Just noticed something interesting happening in crypto prediction markets lately. There's this bot that apparently ran 8,894 trades on short-term bitcoin and ethereum contracts and pulled in close to $150,000 without anyone touching the keyboard. Sounds wild, but the mechanics are actually pretty straightforward once you break it down.



Here's the thing: when you trade prediction contracts, the "Yes" and "No" prices should theoretically always add up to a dollar. If bitcoin hits a certain price, one side pays out $1 and the other pays $0. But markets aren't perfectly efficient, especially in crypto. Sometimes you get these fleeting moments where the combined price dips below $1 — maybe it hits $0.97 for a millisecond. If you're fast enough, you can buy both sides and lock in that three-cent difference when the market settles. Doesn't sound like much per trade, maybe $16-$17, but run that across thousands of executions at a 1.5% to 3% clip and suddenly you're looking at real money.

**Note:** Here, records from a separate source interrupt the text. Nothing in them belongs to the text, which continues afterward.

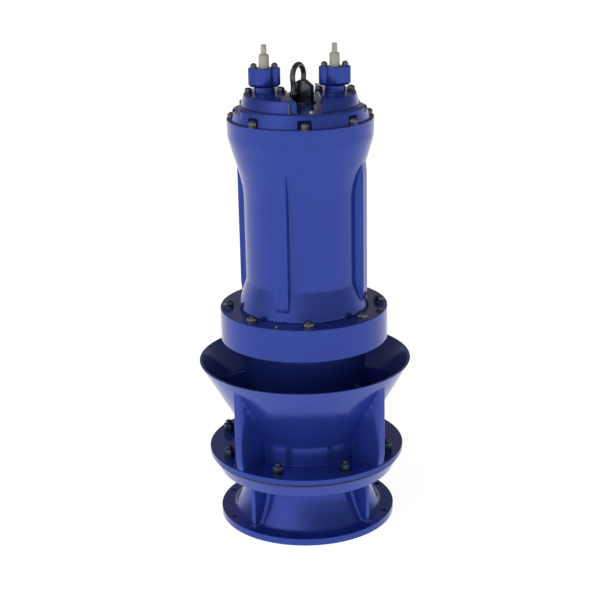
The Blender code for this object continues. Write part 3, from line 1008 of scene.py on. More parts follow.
@dataclass
class Seat:
    """Seat ring with its rubber ring, wear ring and the bolts that clamp it to the bell."""

    ring: Extent = Extent.of("seat_ring")
    wear: Extent = Extent.of("wear_ring")
    bore_r: float = 0.1520
    liner_r: float = 0.1462
    cone_foot_r: float = 0.2350
    cone_r: float = 0.2525
    groove_r: float = 0.2490
    groove: Point = (0.1755, 0.1835)
    bolts: int = 8
    bolt_circle: float = 0.2260
    first_bolt: float = 22.5
    bolt_turn: float = 15.0
    bolt: HexFastener = HexFastener(24 * MM, 19 * MM, 15 * MM, 3 * MM, stud=8 * MM, stud_out=9 * MM)

    def build(self) -> None:
        """Make the rings and the bolts."""
        ring, wear = self.ring, self.wear
        low, high = self.groove
        profile = rounded([
            (self.bore_r, (ring.high + ring.low) / 2, 0), (self.bore_r, ring.high, 0.6 * MM),
            (ring.radius, ring.high, 2.2 * MM), (ring.radius, high, 1.4 * MM),
            (self.groove_r, high, 0.6 * MM), (self.groove_r, low, 0.6 * MM),
            (self.cone_r, low, 1.4 * MM), (self.cone_foot_r, ring.low, 2.0 * MM),
            (self.bore_r, ring.low, 0.6 * MM)])
        finished("seat_casting", spun(profile, 200), Palette.enamel, ["seat_ring"])
        size = (high - low) / 2 - GAP
        seal = arc((self.groove_r + size + GAP, (high + low) / 2), size, size, 337.5, 15)
        finished("seat_seal", spun(seal, 200), Palette.rubber, ["seat_rubber_ring"], angle=60)
        liner = rounded([(self.liner_r, (wear.low + wear.high) / 2, 0), (self.liner_r, wear.high, 0.8 * MM),
                         (wear.radius, wear.high, 0.5 * MM), (wear.radius, wear.low, 0.5 * MM),
                         (self.liner_r, wear.low, 0.8 * MM)])
        finished("wear_liner", spun(liner), Palette.bronze, ["wear_ring"])
        turns = evenly(self.bolts, self.first_bolt)
        row = self.bolt.row((on_circle(self.bolt_circle, turn, ring.high), turn + self.bolt_turn)
                            for turn in turns)
        finished("seat_bolts", row, Palette.wet_bolt_steel)


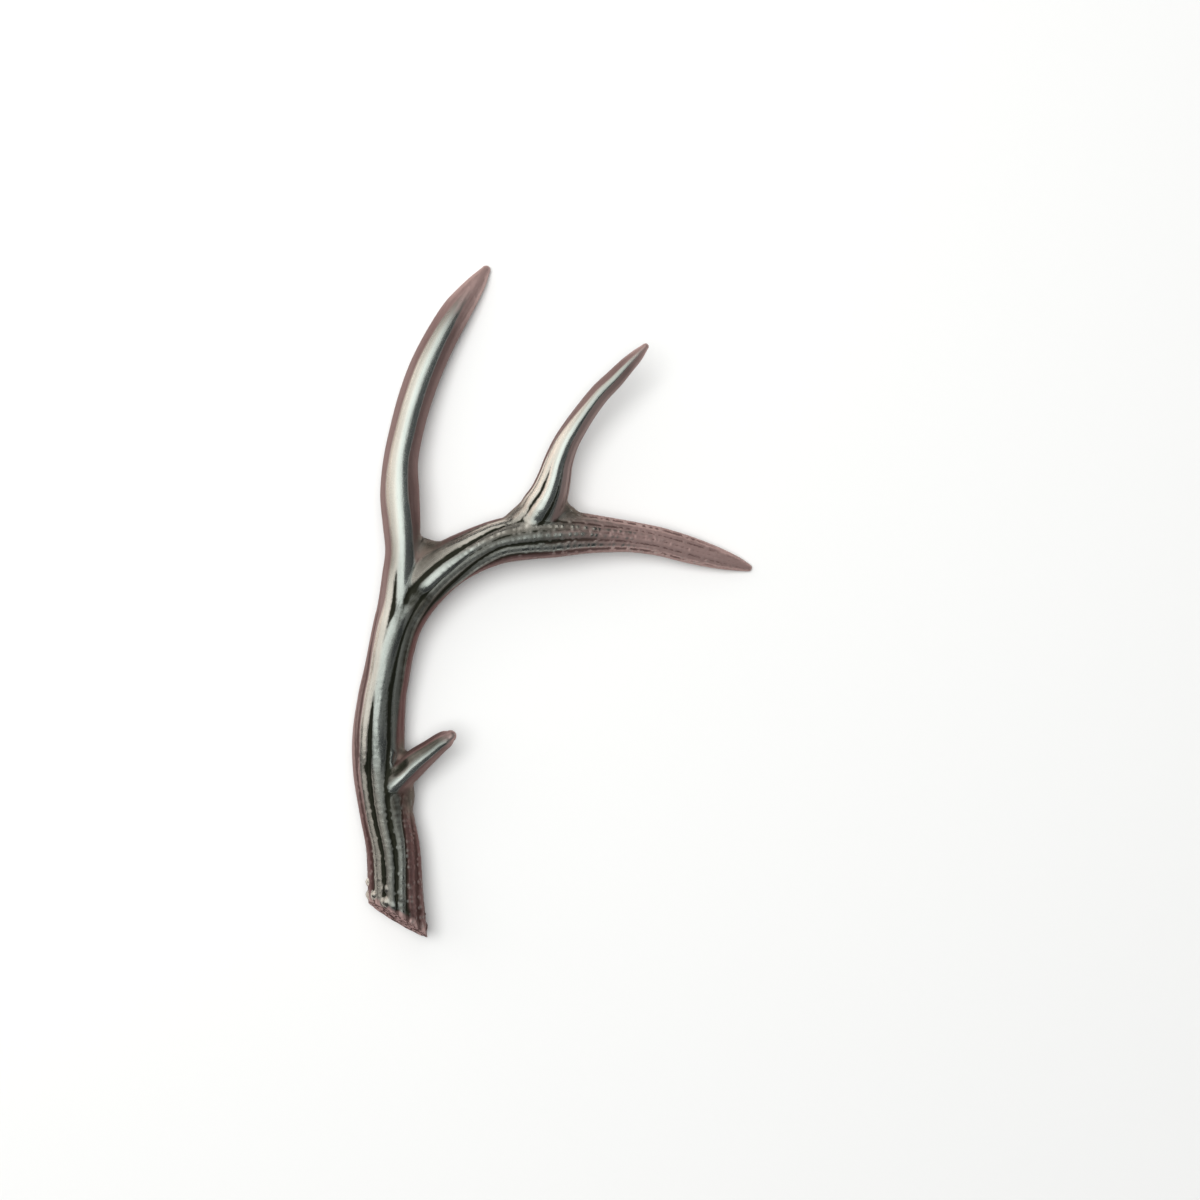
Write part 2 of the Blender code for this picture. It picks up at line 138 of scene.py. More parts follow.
# The tall tine's root runs on down over the beam and sinks into it.
tallTine = {
    "stations": [
        (-112.0, -138.0, 13.0, 5.0, 4.0), (-113.8, -119.0, 18.5, 6.5, 6.0),
        (-114.2, -100.0, 22.8, 8.8, 7.4), (-113.2, -81.0, 23.9, 10.3, 8.3),
        (-110.9, -62.0, 24.6, 10.0, 8.8), (-108.0, -47.0, 25.5, 9.7, 9.3),
        (-105.2, -31.0, 26.4, 10.2, 10.0), (-101.2, -16.0, 26.8, 11.4, 11.2),
        (-97.3, -3.8, 26.9, 12.4, 12.0), (-95.5, 13.8, 28.6, 11.5, 11.6),
        (-94.1, 30.7, 29.4, 10.7, 11.2), (-94.5, 47.7, 28.8, 11.9, 11.6),
        (-95.7, 66.6, 27.0, 12.4, 11.8), (-95.4, 86.8, 24.2, 11.1, 11.3),
        (-91.8, 107.2, 21.0, 10.7, 11.0), (-86.9, 126.3, 17.9, 10.8, 10.8),
        (-80.3, 145.5, 15.0, 10.8, 10.5), (-71.8, 164.0, 12.4, 10.3, 9.9),
        (-62.1, 181.4, 9.9, 9.5, 8.9), (-55.1, 191.8, 8.0, 8.0, 7.5),
        (-47.9, 202.0, 5.7, 5.7, 5.2), (-42.6, 210.1, 3.0, 2.9, 2.8),
    ],
    "crests": [
        {"angle": [(0, -150), (1, -150)], "furrow": [(0, 0.6), (0.5, 0.4), (1, 0.2)],
         "bead": [(0, 0), (1, 0)], "polish": [(0, 0.2), (0.4, 0.7), (1, 0.8)]},
        {"angle": [(0, -86), (1, -92)],
         "furrow": [(0, 0.8), (0.3, 0.8), (0.45, 0.4), (0.55, 0.2), (1, 0.1)],
         "bead": [(0, 0), (1, 0)], "polish": [(0, 0.2), (0.3, 0.4), (0.5, 0.7), (1, 0.8)]},
        {"angle": [(0, -36), (0.1, -32), (0.17, -30), (0.25, -29), (0.34, -34), (0.38, -42),
                   (0.43, -42), (0.5, -36), (1, -40)],
         "furrow": [(0, 1.6), (0.06, 2.2), (0.11, 2.6), (0.15, 2.3), (0.19, 1.3), (0.23, 0.3),
                    (0.29, 0.2), (0.33, 0.5), (0.37, 1.2), (0.4, 1.1), (0.44, 0.4), (0.47, 0.1),
                    (1, 0.0)],
         "bead": [(0, 0), (1, 0)],
         "polish": [(0, 0.2), (0.06, 0.4), (0.1, 0.9), (0.4, 0.95), (0.43, 0.6), (0.45, 0.3),
                    (0.5, 0.6), (0.6, 0.7), (0.78, 0.55), (0.9, 0.2), (1, 0.15)]},
        {"angle": [(0, 12), (0.1, 17), (0.17, 19), (0.23, 15), (0.29, 13), (0.36, 22), (0.43, 21),
                   (0.47, 10), (0.52, -2), (0.56, -6), (0.66, -7), (0.76, -3), (1, 2)],
         "furrow": [(0, 0.6), (0.35, 0.6), (0.5, 0.4), (1, 0.1)],
         "bead": [(0, 0.1), (0.2, 0.1), (0.3, 0), (1, 0)],
         "polish": [(0, 0.12), (0.08, 0.24), (0.13, 0.75), (0.2, 0.9), (0.25, 1), (0.8, 1), (0.88, 0.6),
                    (0.93, 0.25), (1, 0.2)]},
        {"angle": [(0, 72), (1, 80)], "furrow": [(0, 0.7), (0.5, 0.4), (1, 0.2)],
         "bead": [(0, 0), (1, 0)], "polish": [(0, 0.04), (0.35, 0.1), (0.5, 0.5), (1, 0.8)]},
        {"angle": [(0, 138), (1, 142)], "furrow": [(0, 0.7), (0.5, 0.4), (1, 0.2)],
         "bead": [(0, 0), (1, 0)], "polish": [(0, 0.1), (0.4, 0.5), (1, 0.8)]},
    ],
    "rimLeft": [(0, 50), (0.1, 46), (0.17, 44), (0.28, 40), (0.35, 39), (0.4, 37), (0.46, 34),
                (0.51, 36), (0.57, 42), (0.62, 38), (0.68, 34), (0.79, 32), (0.88, 28), (0.92, 18),
                (1, 8)],
    "rimRight": [(0, 80), (0.3, 75), (0.42, 60), (0.46, 46), (0.52, 34), (0.57, 26), (0.62, 29),
                 (0.68, 33), (0.79, 29), (0.88, 24), (0.92, 15), (1, 6)],
    "leftLight": [(0, 0.6), (0.3, 0.5), (0.45, 0.35), (0.9, 0.4), (1, 0.6)],
    "rightLight": [(0, 0.2), (0.4, 0.15), (0.9, 0.2), (1, 0.5)],
    "pebbles": [(0, 0.5), (0.1, 0.2), (0.2, 0.05), (0.85, 0), (1, 0.4)],
    "keelTurn": [(0, 0), (1, 0)], "keel": (0, 20), "wiggle": 0.8, "beadSpacing": 6.0, "pathPoints": 350,
}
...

What's wild is that this isn't some one-off glitch anymore. This is becoming the new normal in prediction markets, and it's fundamentally changing how these venues operate. The whole space is getting flooded with AI-driven trading strategies that are basically just hunting for these pricing dislocations across different markets. An automated system can monitor prediction contracts on one platform, cross-reference them against options pricing or derivatives data on another, and execute trades the second it spots an inconsistency. No human needed. Just pure algorithmic optimization.

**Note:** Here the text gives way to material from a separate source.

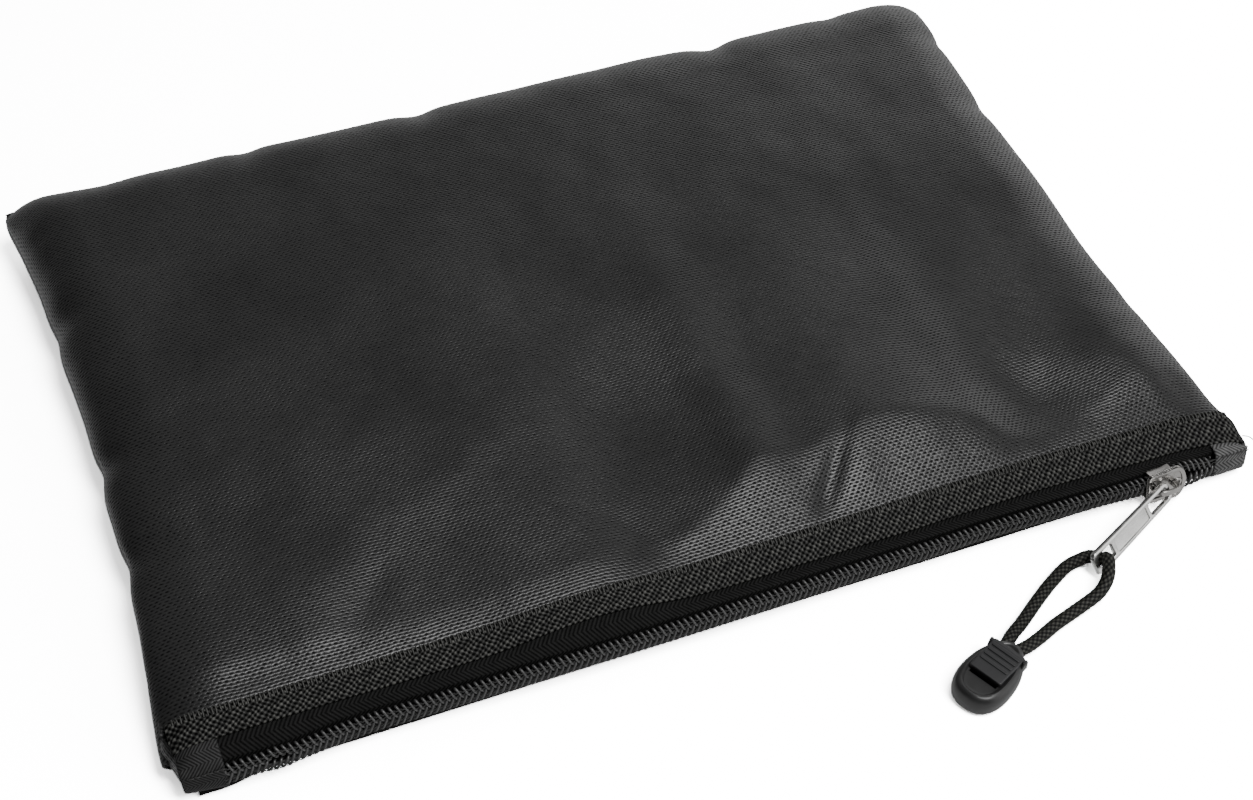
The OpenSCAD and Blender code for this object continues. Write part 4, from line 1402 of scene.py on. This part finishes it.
# --------------------------------------------------------------------------
# cord: one loop through the pull's window, both ends in the cord end
# --------------------------------------------------------------------------
CORD_RADIUS = 1.54
BRAID_DEPTH = 0.20
BRAID_PITCH = 3.3
BRAID_STRANDS = 8
CORD_SIDES = 28
SPLIT_X = 66.0          # where the loop is split into its two pieces
END_ANGLE = math.radians(25.6)
END_X, END_Y = 44.05, -127.2
CORD_PATH = [
    (44.5, -126.9, 2.9), (48.0, -125.2, 2.9), (52.2, -123.9, 2.7), (55.9, -123.0, 2.1),
    (60.0, -121.6, 1.75), (64.4, -119.9, 1.7), (69.2, -118.5, 1.75), (74.0, -117.3, 2.2),
    (78.6, -116.1, 3.3), (82.0, -113.6, 4.6),
    tuple(CORD_JOINT + 0.3 * PULL_WAY + 1.7 * PULL_FACE), tuple(CORD_JOINT + 0.5 * PULL_WAY),
    tuple(CORD_JOINT + 0.3 * PULL_WAY - 1.8 * PULL_FACE),
    (82.3, -105.2, 1.9), (79.4, -105.2, 1.65), (75.6, -106.0, 1.65), (69.8, -108.9, 1.65),
    (63.6, -112.7, 1.65), (58.2, -116.3, 1.75), (53.8, -119.0, 2.3), (51.0, -121.2, 2.8),
    (47.0, -123.2, 2.9), (43.4, -124.8, 2.9)]


def braid(along, angle):
    """Cord's radius, rippled by strands that wind both ways."""
    turn = 2 * math.pi / BRAID_PITCH * along
    half = BRAID_STRANDS * angle / 2
    ripple = 0.5 * (np.abs(np.sin(half + turn)) + np.abs(np.sin(half - turn)))
    return CORD_RADIUS + BRAID_DEPTH * (ripple - 0.5)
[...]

The crypto AI bot ecosystem is getting more sophisticated too. We're past the era of hand-coded trading rules. Now you've got machine learning systems that can test hundreds of strategy variations, adjust to changing market conditions, and even shut themselves down if performance tanks. A trader could theoretically throw $10,000 at one of these systems and let it scan multiple venues, compare probabilities, and execute when the math works. The barriers to entry are way lower than they used to be.

But here's the catch — and it's a big one. Prediction markets like the ones running these five-minute contracts typically only have $5,000 to $15,000 in order-book depth on each side during active trading. Compare that to a bitcoin perpetual swap on major exchanges, and you're talking about orders of magnitude more liquidity. If you try to deploy serious capital — say $100,000 per trade — you're going to blow through that depth and destroy whatever edge existed in the first place. Right now, the game mostly belongs to traders comfortable moving smaller size, maybe in the low four figures per round-trip.

What really interests me is what happens to the market structure itself as this trend accelerates. Prediction markets were originally designed to aggregate crowd-sourced beliefs and generate probability estimates about real-world events. They were supposed to be independent signals. But as more volume gets driven by automated systems just arbitraging one venue against another, the markets start becoming mirrors of the derivatives market instead of standalone probability sources. You're not getting genuine crowd conviction anymore — you're getting cross-market statistical models competing on speed and microstructure.

Large institutional trading firms haven't completely dominated these venues yet, mainly because of liquidity constraints and operational friction. Blockchain infrastructure introduces transaction costs and settlement delays that matter for high-frequency strategies. By the time you factor in gas fees and confirmation times, some of that theoretical edge evaporates. So for now, you've got this middle ground where the markets are sophisticated enough to attract serious quant traders but still thin enough to keep the mega-firms from deploying massive capital.

That probably won't last forever. As these venues mature and liquidity deepens, you'll likely see bigger players moving in. But for now, prediction markets are becoming another frontier for algorithmic finance. The bot pulling $150,000 might be a clever exploitation of a temporary mispricing, or it might be the canary in the coal mine signaling that the entire character of these markets is shifting. Either way, it's a reminder that in crypto, inefficiencies get discovered, exploited, and competed away at light speed. In an environment where milliseconds decide winners and losers, the fastest machine usually wins.